Last week’s surprise was evoking sympathy, if only for a brief moment, for the villain of the piece. Instead of shifty and dubious, Tommy Lee Royce is attractive and fit looking. He has no conscience but he is not emotionless so this does not automatically define him as a psychopath. He looks more like a well trained soldier, let loose on civvie street, with childhood baggage and a newly awakened sense of what it could be to be a father. Tonight we discover if his character is to be redeemed or punished, as once again he faces the ultimate adversary, a furious and avenging mother.
Post script:
So, she gave him a kicking, Dirty Harry style, just as he'd done to her.
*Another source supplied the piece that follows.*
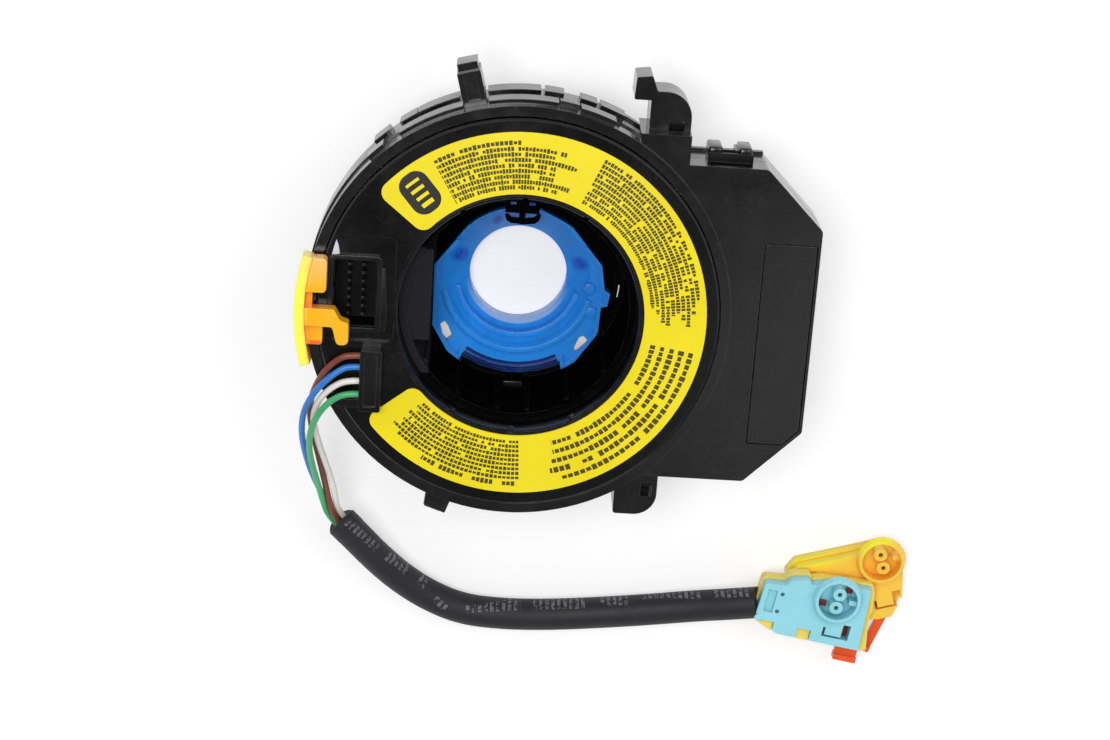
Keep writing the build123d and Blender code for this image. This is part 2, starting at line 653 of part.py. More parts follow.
SHEATH_ROUTE = [
    (-44.3, -72.1, 15.0),
    (-40.1, -77.4, 12.5),
    (-34.7, -84.2, 9.5),
    (-28.0, -91.0, 7.0),
    (-19.8, -96.9, 5.3),
    (-9.9, -101.0, 4.7),
    (2.4, -101.8, 4.7),
    (15.3, -101.2, 4.7),
    (29.6, -99.7, 4.7),
    (43.8, -97.9, 4.7),
    (56.6, -95.6, 5.6),
    (65.6, -93.2, 8.6),
    (73.6, -91.2, 10.6),
]
WIRE_ROUTES = {
    "wire_brown": [
        (-39.8, -12.2, 46.9),
        (-42.9, -12.2, 46.9),
        (-45.4, -13.4, 46.7),
        (-48.2, -16.2, 46.0),
        (-50.8, -20.8, 44.7),
        (-52.6, -26.8, 41.2),
        (-52.9, -33.8, 36.4),
        (-52.0, -41.4, 31.0),
        (-50.7, -49.6, 25.6),
        (-49.2, -58.0, 21.4),
        (-47.9, -64.6, 19.6),
        (-46.31, -69.57, 17.80),
        (-43.98, -72.51, 16.41),
    ],
    "wire_blue": [
        (-39.8, -15.2, 46.9),
        (-42.8, -15.2, 46.9),
        (-45.4, -16.6, 47.1),
        (-48.6, -19.4, 47.2),
        (-51.8, -23.8, 46.0),
        (-54.3, -30.0, 42.0),
        (-55.1, -37.4, 36.6),
        (-54.5, -45.2, 30.6),
        (-52.9, -53.6, 24.6),
        (-50.3, -61.6, 19.4),
        (-47.53, -68.02, 15.32),
        (-44.62, -71.69, 13.59),
    ],
    "wire_white": [
        (-39.8, -19.0, 46.9),
        (-42.9, -19.0, 46.9),
        (-46.6, -20.9, 46.8),
        (-50.2, -25.2, 45.2),
        (-51.9, -31.4, 41.4),
        (-51.2, -38.4, 36.0),
        (-49.8, -45.6, 30.6),
        (-47.9, -53.4, 25.2),
        (-46.5, -61.2, 20.6),
        (-46.03, -67.50, 16.73),
        (-43.12, -71.17, 15.00),
    ],
    "wire_green": [
        (-39.8, -22.6, 46.9),
        (-43.0, -22.6, 46.9),
        (-46.8, -24.6, 46.8),
        (-50.2, -29.0, 45.6),
        (-52.4, -35.4, 41.6),
        (-53.0, -42.8, 35.6),
        (-52.2, -50.4, 29.4),
        (-50.9, -57.6, 24.0),
        (-49.7, -64.2, 19.6),
        (-48.39, -69.36, 16.73),
        (-45.48, -73.03, 15.00),
    ],
}

# ====================================================================== plugs
BASE_T = 3.4
COVER_T = 3.6
PLUG_R = 5.5
PLUG_WALL = 0.9
PLUG_H = 1.8
PLUG_FLOOR = 1.6
BOSS_R = 1.9
BOSS_HOLE_R = 0.65
BOSS_PITCH = 4.1
LATCH_Z = (1.0, 2.6)
TONGUE_U = (0.0, 7.7)
TONGUE_V = (-4.6, 0.0)
PLUG_A = {
    "place": (73.2, -90.3),
    "angle": -9.5,
    "z": BASE_T + COVER_T + 0.5,
    "mouth": (21.5, 6.6),
    "points": [
        (0.0, -4.4),
        (7.6, -7.4),
        (33.0, -7.4),
        (31.0, 11.4),
        (16.0, 10.2),
        (13.4, 9.2),
        (12.6, 10.6),
        (7.6, 9.4),
        (6.2, 7.6),
        (0.6, 7.0),
    ],
    "radii": [0.6, 2.0, 0.6, 0.8, 0.6, 0.3, 0.5, 0.4, 0.4, 0.8],
    "latch": {"place": (29.2, -2.6), "angle": 0.0, "width": 6.4, "length": 9.6, "grip": 0.8, "open": 0.0},
    "tongue": (19.9, -0.6),
    "tabs": (((1.7, 5.9), (-8.6, -4.1)), ((12.9, 16.8), (-8.6, -4.4))),
    "pin_holes": ((6.0, 4.7), (5.8, -0.7)),
    "field": ((1.9, 4.5), (-1.4, 5.4)),
}
PLUG_B = {
    "place": (88.6, -89.4),
    "angle": 16.5,
    "z": 0.0,
    "mouth": (21.8, 5.7),
    "points": [
        (-4.4, -3.6),
        (6.0, -9.6),
        (17.6, -12.2),
        (21.6, -12.2),
        (25.6, -7.0),
        (26.9, -0.9),
        (26.7, 5.2),
        (24.6, 8.8),
        (16.3, 8.8),
        (-1.7, 8.9),
        (-4.7, 6.4),
    ],
    "radii": [0.6, 2.0, 1.0, 0.8, 1.2, 1.2, 1.0, 0.8, 0.4, 0.8, 0.8],
    "latch": {"place": (22.1, -9.9), "angle": -36.9, "width": 2.4, "length": 15.6, "grip": 0.3, "open": 1.2},
    "tongue": (17.6, -4.6),
    "tabs": (),
    "pin_holes": (),
    "field": ((0.6, 3.2), (0.4, 6.4)),
}


def plug_outline(spec, edge=0.0):
    """A plug seen from above; the cable enters at its narrow end."""
    face = make_face(FilletPolyline(spec["points"], radius=spec["radii"], close=True))
    return face if edge == 0 else offset(face, edge, kind=Kind.INTERSECTION)


def latch_place(spec):
    """The place and turn of a plug's latch."""
    latch = spec["latch"]
    return Pos(*latch["place"]) * Rot(0, 0, latch["angle"])


def plug_base(spec):
    """The lower shell of a plug, with the slot for its latch."""
    body = prism(plug_outline(spec, 0.6), 0, BASE_T)
    for u, v in spec["tabs"]:
        tab = block((u[0] + 0.1, u[1] - 0.1), (v[0], v[1] - 0.1), (BASE_T, BASE_T + COVER_T - 0.8))
        body += tab & prism(plug_outline(spec, 0.4), 0, 20)
    gap = SLIDE_GAP
    half = spec["latch"]["width"] / 2
    reach = spec["latch"]["length"] + 4
    side = half + gap + spec["latch"]["open"]
    slot = block((-half - gap, side), (-reach, gap), (LATCH_Z[0] - gap, LATCH_Z[1] + gap))
    return body - latch_place(spec) * slot


def plug_cover(spec):
    """The upper shell of a plug with its round mouth, two contact bosses and a spring tongue."""
    top = BASE_T + COVER_T
    cx, cy = spec["mouth"]
    body = prism(plug_outline(spec), BASE_T, top)
    low = (Align.CENTER, Align.CENTER, Align.MIN)
    body += Pos(cx, cy, top) * Cone(PLUG_R + PLUG_WALL + 0.7, PLUG_R + PLUG_WALL, PLUG_H, align=low)
    floor = BASE_T + PLUG_FLOOR - 0.8
    body -= prism(Pos(cx, cy) * Circle(PLUG_R), floor, top + PLUG_H + 1)
    for side in (-1, 1):
        boss = Pos(cx + 0.2, cy - 0.3 + side * BOSS_PITCH / 2)
        body += prism(boss * Circle(BOSS_R), floor - 0.2, top + 0.6)
        body -= prism(boss * Circle(BOSS_HOLE_R), floor + 0.6, top + 2)
    body += block((cx + PLUG_R - 2.2, cx + PLUG_R + 0.3), (cy - 0.7, cy + 0.7), (floor - 0.2, top + 0.6))
    for u, v in spec["tabs"]:
        body -= block(u, (v[0] - 2, v[1]), (BASE_T - 1, top + 1))
    # pin holes and a sunk field at the cable end, and the slots round the tongue
    for u, v in spec["pin_holes"]:
        body -= Pos(u, v, top) * Cylinder(0.6, 3)
    body -= block(*spec["field"], (top - 0.7, top + 1))
    u0, v0 = spec["tongue"]
    through = (BASE_T - 1, top + 1)
    left, right = u0 + TONGUE_U[0], u0 + TONGUE_U[1]
    body -= block((right - 2.2, right), (v0 + TONGUE_V[0], v0 + TONGUE_V[1]), through)
    body -= block((left, left + 0.7), (v0 + TONGUE_V[0], v0 + TONGUE_V[0] + 2.8), through)
    body -= block((left, right), (v0 + TONGUE_V[0], v0 + TONGUE_V[0] + 0.6), through)
    return body


def plug_latch(spec):
    """The sliding latch of a plug, with a thicker grip at its outer end."""
    half = spec["latch"]["width"] / 2
    length = spec["latch"]["length"]
    slide = block((-half, half), (-length, 0), LATCH_Z)
    grip_half = half + spec["latch"]["grip"] / 2 - 0.3
    grip = block((-grip_half, grip_half), (-length - 0.8, -length + 0.8), (LATCH_Z[0] - 0.6, LATCH_Z[1] + 0.9))
    return latch_place(spec) * (slide + grip)


def plug_contacts(spec):
    """The two sockets that sit in the bosses."""
    floor = BASE_T + PLUG_FLOOR - 0.8
    cx, cy = spec["mouth"]
    solids = []
    for side in (-1, 1):
        spot = Pos(cx + 0.2, cy - 0.3 + side * BOSS_PITCH / 2)
        sleeve = spot * (Circle(BOSS_HOLE_R - 0.05) - Circle(0.35))
        solids.append(prism(sleeve, floor + 0.6, BASE_T + COVER_T - 0.6))
    return Compound(children=solids)


def plug_set(name, spec):
    """The pieces of one plug in place."""
    place = Pos(spec["place"][0], spec["place"][1], spec["z"]) * Rot(0, 0, spec["angle"])
    pieces = {
        "cover": plug_cover(spec),
        "base": plug_base(spec),
        "lock": plug_latch(spec),
        "contacts": plug_contacts(spec),
    }
    return {f"{name}_{key}": place * shape for key, shape in pieces.items()}


def build():
    """Every node of the part by name."""
    nodes = {
        "rear_case": rear_case(),
        "front_cover": front_cover(),
        "box_cover": box_cover(),
        "column_socket_main": column_socket(MAIN_SOCKET_X, MAIN_SOCKET_Y),
        "column_pins_main": column_pins(MAIN_SOCKET_X, MAIN_SOCKET_Y),
        "column_socket_airbag": column_socket(AIRBAG_SOCKET_X, AIRBAG_SOCKET_Y),
        "column_pins_airbag": column_pins(AIRBAG_SOCKET_X, AIRBAG_SOCKET_Y),
        "outer_lead_block": outer_lead_block(),
        "ribbon_cable": ribbon_cable(),
        "slip_sheet": slip_sheet(),
        "rotor_disc": rotor_disc(),
        "label": label(),
        "switch_socket": switch_socket(),
        "switch_pins": switch_pins(),
        "wire_holder": wire_holder(),
        "hub_sleeve": hub_sleeve(),
        "cancel_cam": cancel_cam(),
        "transport_lock": transport_lock(),
        "sleeve_tube": cord("sleeve_tube", SHEATH_ROUTE, SHEATH_D),
    }
    for name, route in WIRE_ROUTES.items():
        nodes[name] = cord(name, route, WIRE_D)
    nodes.update(plug_set("connector_a", PLUG_A))
    nodes.update(plug_set("connector_b", PLUG_B))
    return nodes


os.makedirs("parts", exist_ok=True)
for node, shape in build().items():
    export_step(shape, f"parts/{node}.step")
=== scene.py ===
"""Looks of a steering clock spring: housing, rotor, cancel cam, transport clip and its harness."""

import json
import logging
import math
from collections.abc import Callable, Iterable, Iterator
from contextlib import contextmanager
from dataclasses import dataclass, field
from enum import Enum

import bpy
from mathutils import Matrix, Vector


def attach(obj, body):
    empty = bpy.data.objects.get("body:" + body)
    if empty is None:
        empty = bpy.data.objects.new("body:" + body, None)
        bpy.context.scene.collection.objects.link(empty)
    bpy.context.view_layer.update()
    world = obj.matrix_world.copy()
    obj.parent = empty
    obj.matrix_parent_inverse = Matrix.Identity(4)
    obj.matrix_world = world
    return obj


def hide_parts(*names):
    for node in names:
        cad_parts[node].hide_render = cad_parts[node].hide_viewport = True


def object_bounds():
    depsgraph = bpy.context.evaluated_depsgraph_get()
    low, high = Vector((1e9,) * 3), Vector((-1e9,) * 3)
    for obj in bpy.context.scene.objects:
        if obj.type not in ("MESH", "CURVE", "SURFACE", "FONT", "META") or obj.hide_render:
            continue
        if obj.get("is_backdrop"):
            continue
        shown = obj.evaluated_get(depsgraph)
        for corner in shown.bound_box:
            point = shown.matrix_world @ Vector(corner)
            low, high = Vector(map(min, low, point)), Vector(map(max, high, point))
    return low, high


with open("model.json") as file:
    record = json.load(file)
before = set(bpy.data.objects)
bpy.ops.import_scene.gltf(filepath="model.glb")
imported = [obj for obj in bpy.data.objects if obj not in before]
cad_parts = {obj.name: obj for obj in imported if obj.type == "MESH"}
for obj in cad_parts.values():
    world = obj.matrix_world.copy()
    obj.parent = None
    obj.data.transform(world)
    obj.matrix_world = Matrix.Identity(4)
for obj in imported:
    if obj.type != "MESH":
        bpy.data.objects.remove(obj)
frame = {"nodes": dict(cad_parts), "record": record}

MM = 0.001
LOG = logging.getLogger("clock_spring")

Pair = tuple[float, float]
Point = tuple[float, float, float]
Outline = tuple[Pair, ...]
Colour = Point
Piece = bpy.types.Object

BODY_OF = {
    node: body
    for body, nodes in frame["record"]["behaviour"]["bodies"].items()
    for node in nodes
}


def srgb(red: int, green: int, blue: int) -> Colour:
    """Linear colour of a paint-chart value.

    Args:
        red: red, 0 to 255.
        green: green, 0 to 255.
        blue: blue, 0 to 255.

    Returns:
        The three linear parts, 0 to 1.
    """

    def linear(part: int) -> float:
        """One linear part."""
        share = part / 255
        return share / 12.92 if share <= 0.04045 else ((share + 0.055) / 1.055) ** 2.4

    return linear(red), linear(green), linear(blue)


def metres(lengths: Iterable[float]) -> tuple[float, ...]:
    """Millimetres as metres."""
    return tuple(length * MM for length in lengths)


def placed(across: float, along: float, height: float = 0.0, angle: float = 0.0) -> Matrix:
    """A frame at a place in millimetres, turned round the upright by degrees."""
    turn = Matrix.Rotation(math.radians(angle), 4, "Z")
    return Matrix.Translation(Vector((across, along, height)) * MM) @ turn


class Socket(Enum):
    """Socket types of a shader node group."""

    NUMBER = "NodeSocketFloat"
    VECTOR = "NodeSocketVector"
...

The series ended with further circularity: a return to the opening episode with petrol dousing and a fire extinguisher (which she sprayed all over Royce's prostrate form like a scornful emptying of the bladder). Surprising that Tommy Lee Royce would select inefficient, slow and excruciatingly painful self-immolation as a way to die.
Sgt. Cawood was revealed as flawed; her maternal grief having caused a sort of madness that made her blind to her dead daughter's true nature and made her cruel to her surviving son, alienating him and her husband as she took on the alleged rapist's spawn. Dirty Harry style again, she quit the force, insubordinate, weary and disillusioned . . but she got him. Tough stuff.